Mais le problème fut finalement
vite résolu quand le pont s'effondra sous le poids des cadenas, le jour-même où
la secrétaire de la commission recrutée en tant que contractuelle jusqu'à la
fin des travaux tapait le compte rendu de la première réunion qu'elle allait
adresser aux différents membres le lendemain. L'expédition de ce courrier fut
donc annulée mais néanmoins remplacée quelques jours plus tard par l'envoi des
chèques correspondant aux indemnités prévues pour les membres de la commission.
Comme évidemment ils n'étaient pas responsables de la rupture du pont, ils reçurent
une indemnisation correspondant à la durée prévue de vie de la commission.

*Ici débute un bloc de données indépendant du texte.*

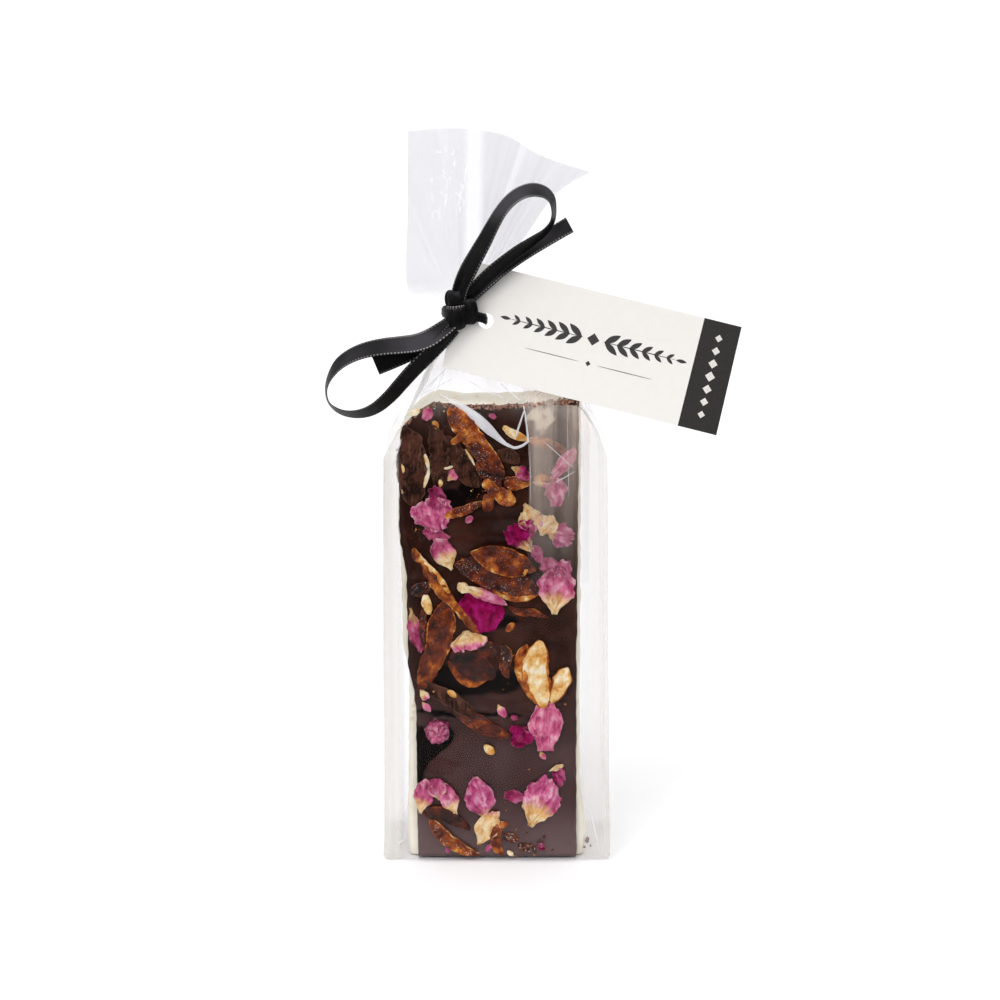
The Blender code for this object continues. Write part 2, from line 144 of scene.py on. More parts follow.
LEFT_TAIL = [
    (-14, -15.2, 186, -20), (-17.6, -15.4, 182.8, -14), (-22.3, -15.6, 179.8, -8), (-29, -15.7, 176.4, -4),
    (-35.7, -15.8, 173.4, 0), (-40.6, -15.8, 171.4, 2),
]
RIGHT_TAIL = [
    (-10.3, -14.2, 193, 26), (-5.7, -13, 197.6, 36), (0, -12, 202.6, 42), (6, -11.2, 206.8, 46),
    (12, -10.6, 210.6, 46), (18.3, -10.4, 214.3, 46), (24.2, -10.4, 217.8, 44),
]
TIE = [
    (-12, -15.4, 188.4), (-8, -15.8, 188), (-4.9, -14.8, 187.2), (-3.7, -12.6, 186.2), (-3.9, -9, 186.2),
    (-5, -4.6, 187), (-8, -0.4, 187.8), (-12, 1.4, 188), (-16, -0.2, 188), (-18, -4.6, 188),
    (-17.9, -9, 188.2), (-16.2, -13.2, 188.4),
]

# The knot's lumps: centre, half size, and how many pleats run down each
KNOT_LUMPS = [
    ((-13.9, -15.7, 193.2), (3.2, 2.3, 3.3), 3),
    ((-13.4, -16.6, 187.6), (3.2, 2.6, 4.2), 4),
    ((-9.8, -15.4, 189.4), (3.4, 2.2, 4.3), 3),
]

# The bar: where its chocolate ends on the left, the right and at the top
CHOCOLATE_FRONT, CHOCOLATE_BACK, NOUGAT_BACK = 20.0, 16.4, -4.2
CHOCOLATE_LEFT = [
    (0, -27.2), (14, -27.4), (52, -27.6), (60, -28.2), (70, -30.2), (104, -30.6), (112, -31.8), (122, -33),
    (150, -32.8), (160, -31.8),
]
CHOCOLATE_RIGHT = [(0, 27.4), (60, 27), (110, 27.2), (160, 27.4)]
BAR_TOP = [
    (-34, 148.6), (-32, 150.6), (-26.5, 156), (-21.5, 159.3), (-12, 158.2), (0, 158), (14, 158.8),
    (27.5, 160.6),
]
NOUGAT_LEFT = [
    (0, -30.6), (14, -30.8), (30, -30.2), (70, -30), (76, -32), (110, -32.4), (122, -33.4), (160, -32.6),
]
NOUGAT_RIGHT = [(0, 30), (8, 30.5), (18, 29.2), (27, 28.2), (160, 28.2)]

# Hollows and ridges of the poured chocolate: x, z, half width, half height, height
CHOCOLATE_WAVES = [
    (-19, 36.5, 9, 7, -0.9), (-2, 56, 13, 4, -1), (-8, 61, 12, 4, 0.8), (12, 52, 12, 3.5, 0.7),
    (4, 114, 13, 4.5, 0.7), (3, 120.5, 12, 4, -0.7), (-16, 127, 6, 6, -0.9), (18, 78, 7, 9, 0.5),
    (-6, 74, 7, 5, -0.6), (20, 133, 7, 12, 0.4), (10, 135, 6, 6, 0.6), (-24, 100, 6, 9, -0.5),
    (-24.6, 52.6, 6, 1.3, -0.9), (-17.7, 51.2, 7, 1.3, -0.9), (-9.2, 50.8, 8, 1.2, -0.8),
    (-0.4, 51.5, 8, 1.2, -0.7), (2.7, 55.8, 10, 3.2, 0.9), (-5.1, 59, 12, 2.4, -0.8),
    (21.4, 56.1, 5, 2, -0.6), (-9.1, 112.7, 9, 6, 0.6),
]

# Dark hollows of the chocolate, given painted shade: x, z, half width, half height
PAINTED_HOLLOW_SHADES = [
    (-25, 39.1, 4.2, 6), (-9.2, 61.1, 11, 3), (1.7, 63.2, 8, 4.4), (-22.9, 52.3, 6, 0.8),
    (-17.1, 51.2, 7, 0.8), (-8.5, 50.8, 8, 0.7), (1, 51.2, 9, 0.7), (-17.4, 65.3, 4.5, 4.5),
    (-15.4, 126.5, 6, 4), (-9.1, 129.9, 4, 4), (-24.5, 69.5, 3, 3), (1, 84.2, 7, 2.4),
]

# Where the painted shade of the hollow at the bar's left ends on its right, from its foot up
PAINTED_SHADE_EDGE = [
    (-27.8, 24.8), (-26, 30.6), (-22.9, 34.9), (-19.2, 38.4), (-16.1, 41.6), (-15.4, 44.8), (-17.1, 47.3),
]

# Smears of nougat cream on the chocolate: x, z, radius
CREAM_SMEARS = [
    (13, 154.8, 4), (15, 152.4, 3.6), (17.3, 155.1, 2.6), (-31.8, 138.1, 1.2), (-23.4, 136.7, 1.2),
]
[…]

Quant à la secrétaire, quoique devenue inutile elle perçut chaque mois son
salaire selon l'échéancier dont la frappe fut sa dernière activité dans le
cadre de cette commission. Contrat oblige.
Il parait que dans une autre
ville, d'un autre pays, donc bien moins civilisé, quand un adjoint alla rendre
compte au maire de la menace qui pesait sur un pont pour les mêmes raisons, ce
dernier commença par engueuler copieusement cet adjoint pour l'avoir dérangé
pour de telles bêtises. Il lui suggéra néanmoins de fermer le
pont et d'envoyer séance tenante une équipe armée de scies électriques
pour métaux ou de coupe-boulons pour commencer le nettoyage. Il ordonna de
vendre les cadenas à un ferrailleur, ce qui, étant donné le prix de l'acier
couvrirait les coûts de l'opération. Enfin il prit un arrêté municipal
interdisant la pratique en cause avec menace d'amendes substantielles pour les
contrevenants.
Vous vous rendez compte de la sauvagerie!
Pas de prise en compte des intérêts des
amoureux, pas de concertation, pas d'implication de l'opposition, aucun
éclairage de la part d'experts. Juste une décision brutale. Quelle honte!